## TASK
Copy out each line below that has the word "scene" in it.

## SOURCE DATA
----------
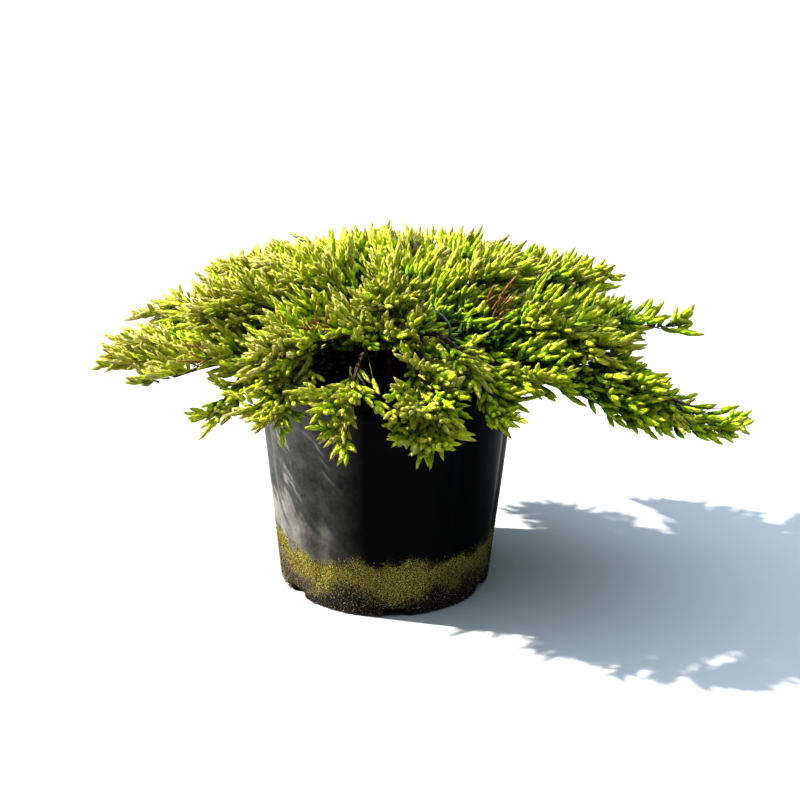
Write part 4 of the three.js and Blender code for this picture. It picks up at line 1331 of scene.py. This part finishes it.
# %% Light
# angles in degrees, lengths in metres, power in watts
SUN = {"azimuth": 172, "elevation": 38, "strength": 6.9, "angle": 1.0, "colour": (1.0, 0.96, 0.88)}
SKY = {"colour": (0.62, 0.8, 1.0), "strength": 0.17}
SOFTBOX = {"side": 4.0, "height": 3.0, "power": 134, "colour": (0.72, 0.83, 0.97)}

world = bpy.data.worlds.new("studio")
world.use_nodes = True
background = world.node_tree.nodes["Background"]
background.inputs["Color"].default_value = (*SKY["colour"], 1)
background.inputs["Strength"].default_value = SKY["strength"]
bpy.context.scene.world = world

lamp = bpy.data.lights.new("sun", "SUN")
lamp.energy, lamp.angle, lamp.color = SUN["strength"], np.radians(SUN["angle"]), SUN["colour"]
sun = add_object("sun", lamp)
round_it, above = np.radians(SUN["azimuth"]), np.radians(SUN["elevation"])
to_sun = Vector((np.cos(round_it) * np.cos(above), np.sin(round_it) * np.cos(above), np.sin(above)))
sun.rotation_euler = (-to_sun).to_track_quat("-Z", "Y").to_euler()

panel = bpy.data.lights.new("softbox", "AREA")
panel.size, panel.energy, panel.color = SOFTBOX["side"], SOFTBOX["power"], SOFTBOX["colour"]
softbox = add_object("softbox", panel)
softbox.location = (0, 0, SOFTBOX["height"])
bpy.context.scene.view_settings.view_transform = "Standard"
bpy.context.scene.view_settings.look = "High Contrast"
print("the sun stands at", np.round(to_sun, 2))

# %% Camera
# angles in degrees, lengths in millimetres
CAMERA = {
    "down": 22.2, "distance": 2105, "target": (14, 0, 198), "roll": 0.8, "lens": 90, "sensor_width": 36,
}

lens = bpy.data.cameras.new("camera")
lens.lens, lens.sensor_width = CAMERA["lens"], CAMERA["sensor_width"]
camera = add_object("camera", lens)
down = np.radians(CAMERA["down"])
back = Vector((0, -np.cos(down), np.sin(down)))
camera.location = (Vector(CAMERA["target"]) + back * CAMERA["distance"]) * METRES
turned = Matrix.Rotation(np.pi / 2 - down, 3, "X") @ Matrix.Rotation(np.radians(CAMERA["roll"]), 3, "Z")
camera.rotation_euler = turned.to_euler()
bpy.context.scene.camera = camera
----------
## FINISHED ANSWER
Write part 4 of the three.js and Blender code for this picture. It picks up at line 1331 of scene.py. This part finishes it.
bpy.context.scene.world = world
bpy.context.scene.view_settings.view_transform = "Standard"
bpy.context.scene.view_settings.look = "High Contrast"
bpy.context.scene.camera = camera